- **WHAT YOU HAVE TO DO**
Go through the listing and write out all of it exactly.

- **SUPPLIED DATA**
******
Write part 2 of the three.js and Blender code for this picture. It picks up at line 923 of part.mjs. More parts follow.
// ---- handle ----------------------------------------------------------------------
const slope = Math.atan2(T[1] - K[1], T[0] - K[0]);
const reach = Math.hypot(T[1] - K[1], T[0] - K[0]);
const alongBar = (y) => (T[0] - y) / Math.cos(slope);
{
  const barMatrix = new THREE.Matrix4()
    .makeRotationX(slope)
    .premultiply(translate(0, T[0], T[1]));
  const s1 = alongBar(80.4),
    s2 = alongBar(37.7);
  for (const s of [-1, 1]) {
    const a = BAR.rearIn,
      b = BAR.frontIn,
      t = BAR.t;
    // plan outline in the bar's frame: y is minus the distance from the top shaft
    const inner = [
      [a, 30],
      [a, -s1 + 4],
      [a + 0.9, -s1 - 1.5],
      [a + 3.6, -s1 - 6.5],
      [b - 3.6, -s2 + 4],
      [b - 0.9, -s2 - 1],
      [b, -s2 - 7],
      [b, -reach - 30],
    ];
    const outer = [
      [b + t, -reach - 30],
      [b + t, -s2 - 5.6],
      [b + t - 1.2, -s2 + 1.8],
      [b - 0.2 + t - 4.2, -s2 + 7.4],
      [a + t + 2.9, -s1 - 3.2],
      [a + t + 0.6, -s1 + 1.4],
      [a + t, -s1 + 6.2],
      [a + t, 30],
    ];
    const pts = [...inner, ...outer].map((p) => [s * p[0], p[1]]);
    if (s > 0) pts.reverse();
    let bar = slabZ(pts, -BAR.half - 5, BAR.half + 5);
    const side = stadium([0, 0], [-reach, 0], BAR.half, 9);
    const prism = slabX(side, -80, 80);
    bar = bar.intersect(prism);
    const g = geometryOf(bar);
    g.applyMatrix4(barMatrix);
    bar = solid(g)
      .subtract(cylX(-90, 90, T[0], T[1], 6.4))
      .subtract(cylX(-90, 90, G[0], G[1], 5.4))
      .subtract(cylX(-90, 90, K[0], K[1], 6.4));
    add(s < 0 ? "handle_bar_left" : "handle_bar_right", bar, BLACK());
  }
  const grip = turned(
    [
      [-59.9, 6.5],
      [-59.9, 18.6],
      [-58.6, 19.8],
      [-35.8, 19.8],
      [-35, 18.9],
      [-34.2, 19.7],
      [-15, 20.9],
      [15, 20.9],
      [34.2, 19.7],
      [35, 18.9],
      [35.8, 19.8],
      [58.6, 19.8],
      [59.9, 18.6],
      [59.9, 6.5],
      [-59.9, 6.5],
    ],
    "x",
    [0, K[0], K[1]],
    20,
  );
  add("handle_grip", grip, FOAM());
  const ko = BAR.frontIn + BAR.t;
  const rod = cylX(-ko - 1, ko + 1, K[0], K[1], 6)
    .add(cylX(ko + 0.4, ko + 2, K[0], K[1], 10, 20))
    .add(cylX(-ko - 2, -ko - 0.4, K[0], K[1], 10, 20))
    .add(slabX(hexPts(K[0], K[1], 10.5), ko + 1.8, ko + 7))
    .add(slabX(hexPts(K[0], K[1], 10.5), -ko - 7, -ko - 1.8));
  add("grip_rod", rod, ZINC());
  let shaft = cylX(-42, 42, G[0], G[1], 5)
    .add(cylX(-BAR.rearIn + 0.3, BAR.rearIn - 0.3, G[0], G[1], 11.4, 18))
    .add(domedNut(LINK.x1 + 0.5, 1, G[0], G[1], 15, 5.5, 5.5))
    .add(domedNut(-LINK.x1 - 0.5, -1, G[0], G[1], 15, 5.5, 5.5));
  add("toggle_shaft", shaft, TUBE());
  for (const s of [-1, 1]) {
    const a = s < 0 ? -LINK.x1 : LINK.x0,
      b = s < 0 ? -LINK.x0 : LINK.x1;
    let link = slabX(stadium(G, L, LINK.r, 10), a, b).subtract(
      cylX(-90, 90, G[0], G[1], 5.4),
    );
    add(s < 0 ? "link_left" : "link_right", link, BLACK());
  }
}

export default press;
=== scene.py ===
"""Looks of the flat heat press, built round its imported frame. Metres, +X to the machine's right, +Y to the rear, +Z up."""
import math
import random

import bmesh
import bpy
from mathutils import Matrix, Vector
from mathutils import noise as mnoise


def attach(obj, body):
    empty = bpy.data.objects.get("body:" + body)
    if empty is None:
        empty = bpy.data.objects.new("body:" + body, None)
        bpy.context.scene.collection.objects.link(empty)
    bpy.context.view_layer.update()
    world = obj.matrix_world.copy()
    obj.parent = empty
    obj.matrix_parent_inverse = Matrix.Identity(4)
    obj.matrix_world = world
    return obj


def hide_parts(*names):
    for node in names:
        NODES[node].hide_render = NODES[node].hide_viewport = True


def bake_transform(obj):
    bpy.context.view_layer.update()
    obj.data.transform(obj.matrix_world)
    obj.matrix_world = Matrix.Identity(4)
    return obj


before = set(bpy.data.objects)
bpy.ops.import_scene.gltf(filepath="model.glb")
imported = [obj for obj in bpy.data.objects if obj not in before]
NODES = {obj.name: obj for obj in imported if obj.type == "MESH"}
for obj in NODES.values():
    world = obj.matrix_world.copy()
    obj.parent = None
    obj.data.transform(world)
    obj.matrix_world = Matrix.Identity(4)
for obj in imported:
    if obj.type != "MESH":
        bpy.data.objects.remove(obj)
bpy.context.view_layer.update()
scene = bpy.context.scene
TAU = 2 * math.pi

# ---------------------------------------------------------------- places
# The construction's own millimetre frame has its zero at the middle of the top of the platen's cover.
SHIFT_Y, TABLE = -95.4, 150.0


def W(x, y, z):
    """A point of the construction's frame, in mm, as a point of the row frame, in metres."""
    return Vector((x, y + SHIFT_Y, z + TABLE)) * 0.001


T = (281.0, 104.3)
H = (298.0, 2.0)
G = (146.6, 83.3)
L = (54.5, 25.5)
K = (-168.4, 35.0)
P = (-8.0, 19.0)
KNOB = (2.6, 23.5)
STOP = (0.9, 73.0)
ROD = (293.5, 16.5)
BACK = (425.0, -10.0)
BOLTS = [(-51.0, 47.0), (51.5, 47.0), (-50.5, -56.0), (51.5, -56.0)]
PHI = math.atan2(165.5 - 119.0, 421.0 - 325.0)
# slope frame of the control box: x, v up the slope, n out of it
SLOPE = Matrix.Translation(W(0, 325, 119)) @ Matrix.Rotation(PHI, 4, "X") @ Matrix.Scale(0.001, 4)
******
- **RESULT**
Write part 2 of the three.js and Blender code for this picture. It picks up at line 923 of part.mjs. More parts follow.
// ---- handle ----------------------------------------------------------------------
const slope = Math.atan2(T[1] - K[1], T[0] - K[0]);
const reach = Math.hypot(T[1] - K[1], T[0] - K[0]);
const alongBar = (y) => (T[0] - y) / Math.cos(slope);
{
  const barMatrix = new THREE.Matrix4()
    .makeRotationX(slope)
    .premultiply(translate(0, T[0], T[1]));
  const s1 = alongBar(80.4),
    s2 = alongBar(37.7);
  for (const s of [-1, 1]) {
    const a = BAR.rearIn,
      b = BAR.frontIn,
      t = BAR.t;
    // plan outline in the bar's frame: y is minus the distance from the top shaft
    const inner = [
      [a, 30],
      [a, -s1 + 4],
      [a + 0.9, -s1 - 1.5],
      [a + 3.6, -s1 - 6.5],
      [b - 3.6, -s2 + 4],
      [b - 0.9, -s2 - 1],
      [b, -s2 - 7],
      [b, -reach - 30],
    ];
    const outer = [
      [b + t, -reach - 30],
      [b + t, -s2 - 5.6],
      [b + t - 1.2, -s2 + 1.8],
      [b - 0.2 + t - 4.2, -s2 + 7.4],
      [a + t + 2.9, -s1 - 3.2],
      [a + t + 0.6, -s1 + 1.4],
      [a + t, -s1 + 6.2],
      [a + t, 30],
    ];
    const pts = [...inner, ...outer].map((p) => [s * p[0], p[1]]);
    if (s > 0) pts.reverse();
    let bar = slabZ(pts, -BAR.half - 5, BAR.half + 5);
    const side = stadium([0, 0], [-reach, 0], BAR.half, 9);
    const prism = slabX(side, -80, 80);
    bar = bar.intersect(prism);
    const g = geometryOf(bar);
    g.applyMatrix4(barMatrix);
    bar = solid(g)
      .subtract(cylX(-90, 90, T[0], T[1], 6.4))
      .subtract(cylX(-90, 90, G[0], G[1], 5.4))
      .subtract(cylX(-90, 90, K[0], K[1], 6.4));
    add(s < 0 ? "handle_bar_left" : "handle_bar_right", bar, BLACK());
  }
  const grip = turned(
    [
      [-59.9, 6.5],
      [-59.9, 18.6],
      [-58.6, 19.8],
      [-35.8, 19.8],
      [-35, 18.9],
      [-34.2, 19.7],
      [-15, 20.9],
      [15, 20.9],
      [34.2, 19.7],
      [35, 18.9],
      [35.8, 19.8],
      [58.6, 19.8],
      [59.9, 18.6],
      [59.9, 6.5],
      [-59.9, 6.5],
    ],
    "x",
    [0, K[0], K[1]],
    20,
  );
  add("handle_grip", grip, FOAM());
  const ko = BAR.frontIn + BAR.t;
  const rod = cylX(-ko - 1, ko + 1, K[0], K[1], 6)
    .add(cylX(ko + 0.4, ko + 2, K[0], K[1], 10, 20))
    .add(cylX(-ko - 2, -ko - 0.4, K[0], K[1], 10, 20))
    .add(slabX(hexPts(K[0], K[1], 10.5), ko + 1.8, ko + 7))
    .add(slabX(hexPts(K[0], K[1], 10.5), -ko - 7, -ko - 1.8));
  add("grip_rod", rod, ZINC());
  let shaft = cylX(-42, 42, G[0], G[1], 5)
    .add(cylX(-BAR.rearIn + 0.3, BAR.rearIn - 0.3, G[0], G[1], 11.4, 18))
    .add(domedNut(LINK.x1 + 0.5, 1, G[0], G[1], 15, 5.5, 5.5))
    .add(domedNut(-LINK.x1 - 0.5, -1, G[0], G[1], 15, 5.5, 5.5));
  add("toggle_shaft", shaft, TUBE());
  for (const s of [-1, 1]) {
    const a = s < 0 ? -LINK.x1 : LINK.x0,
      b = s < 0 ? -LINK.x0 : LINK.x1;
    let link = slabX(stadium(G, L, LINK.r, 10), a, b).subtract(
      cylX(-90, 90, G[0], G[1], 5.4),
    );
    add(s < 0 ? "link_left" : "link_right", link, BLACK());
  }
}

export default press;
=== scene.py ===
"""Looks of the flat heat press, built round its imported frame. Metres, +X to the machine's right, +Y to the rear, +Z up."""
import math
import random

import bmesh
import bpy
from mathutils import Matrix, Vector
from mathutils import noise as mnoise


def attach(obj, body):
    empty = bpy.data.objects.get("body:" + body)
    if empty is None:
        empty = bpy.data.objects.new("body:" + body, None)
        bpy.context.scene.collection.objects.link(empty)
    bpy.context.view_layer.update()
    world = obj.matrix_world.copy()
    obj.parent = empty
    obj.matrix_parent_inverse = Matrix.Identity(4)
    obj.matrix_world = world
    return obj


def hide_parts(*names):
    for node in names:
        NODES[node].hide_render = NODES[node].hide_viewport = True


def bake_transform(obj):
    bpy.context.view_layer.update()
    obj.data.transform(obj.matrix_world)
    obj.matrix_world = Matrix.Identity(4)
    return obj


before = set(bpy.data.objects)
bpy.ops.import_scene.gltf(filepath="model.glb")
imported = [obj for obj in bpy.data.objects if obj not in before]
NODES = {obj.name: obj for obj in imported if obj.type == "MESH"}
for obj in NODES.values():
    world = obj.matrix_world.copy()
    obj.parent = None
    obj.data.transform(world)
    obj.matrix_world = Matrix.Identity(4)
for obj in imported:
    if obj.type != "MESH":
        bpy.data.objects.remove(obj)
bpy.context.view_layer.update()
scene = bpy.context.scene
TAU = 2 * math.pi

# ---------------------------------------------------------------- places
# The construction's own millimetre frame has its zero at the middle of the top of the platen's cover.
SHIFT_Y, TABLE = -95.4, 150.0


def W(x, y, z):
    """A point of the construction's frame, in mm, as a point of the row frame, in metres."""
    return Vector((x, y + SHIFT_Y, z + TABLE)) * 0.001


T = (281.0, 104.3)
H = (298.0, 2.0)
G = (146.6, 83.3)
L = (54.5, 25.5)
K = (-168.4, 35.0)
P = (-8.0, 19.0)
KNOB = (2.6, 23.5)
STOP = (0.9, 73.0)
ROD = (293.5, 16.5)
BACK = (425.0, -10.0)
BOLTS = [(-51.0, 47.0), (51.5, 47.0), (-50.5, -56.0), (51.5, -56.0)]
PHI = math.atan2(165.5 - 119.0, 421.0 - 325.0)
# slope frame of the control box: x, v up the slope, n out of it
SLOPE = Matrix.Translation(W(0, 325, 119)) @ Matrix.Rotation(PHI, 4, "X") @ Matrix.Scale(0.001, 4)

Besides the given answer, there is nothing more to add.